Hallemannetjes, de-
In de *Woutergeschiedenis de naam voor de broers Gus en Fransje Halleman, ‘d.z.b.f.w.’ (=die zo bijzonder fatsoenlijk waren), met wie Wouter omging. Nadat ze bij Wouter aangedrongen hadden op geld (de vriendschap had hen al negen stuivers gekost - Wouter wordt door hen voor ‘klaploper’ uitgemaakt), zetten de Hallemannetjes een pepermunthandeltje op. Wouter legde een gulden in die hij gestolen had - hij kreeg geen zakgeld -, Gus en Fransje ieder een dubbeltje. Daags daarna krijgt Wouter te horen dat hij niet langer mee mag doen omdat de fatsoenlijke Hallemannetjes vermoeden dat hij niet eerlijk aan zijn geld is gekomen.
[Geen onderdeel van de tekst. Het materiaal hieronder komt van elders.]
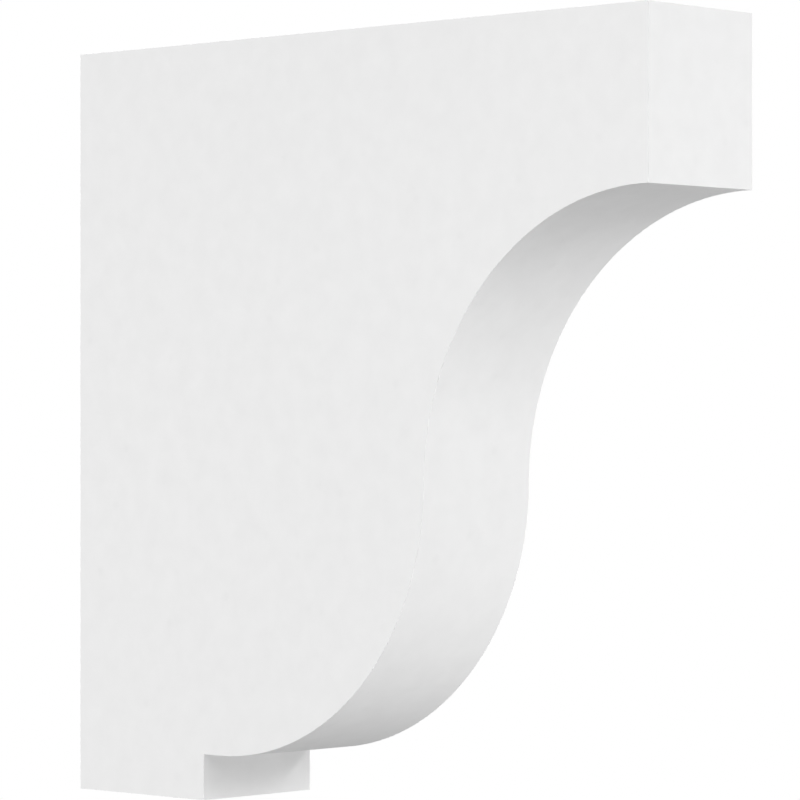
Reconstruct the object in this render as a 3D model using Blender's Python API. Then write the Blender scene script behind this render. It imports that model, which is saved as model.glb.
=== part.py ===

Ze verdelen het geld ‘eerlijk’: Wouter krijgt acht stuivers van zijn ingelegde gulden terug (Idee 365, vw ii, p. 531-537).
m.'s commentaar hierbij luidt:
‘Op deze waarachtige historie grondt zich myn ongeloof aan de buitengewone fatsoenlykheid van de Hallemannetjes, en ik hel over tot de mening dat dit fatsoen eigenlyk niets was dan 'n uitvindsel van Wouters moeder, omdat ze “nauw behuisd” was. 't Is de vraag of zy ooit iets zo byzonder fatsoenlyks zou ontdekt hebben in die kinderen, als zy kans had gezien Wouter met wat nut te gebruiken in 't huishouden.’ (Idee 365, vw ii, p. 537)
In een brief aan Mimi d.d. 21 augustus 1864, schrijft m. over het verhaal van de Hallemannetjes: ‘De pepermunthandel is letterlijk waar. De jongens heetten Haverkamp' en dat ik een gulden stal is ook waar’ (vw xi, p. 368).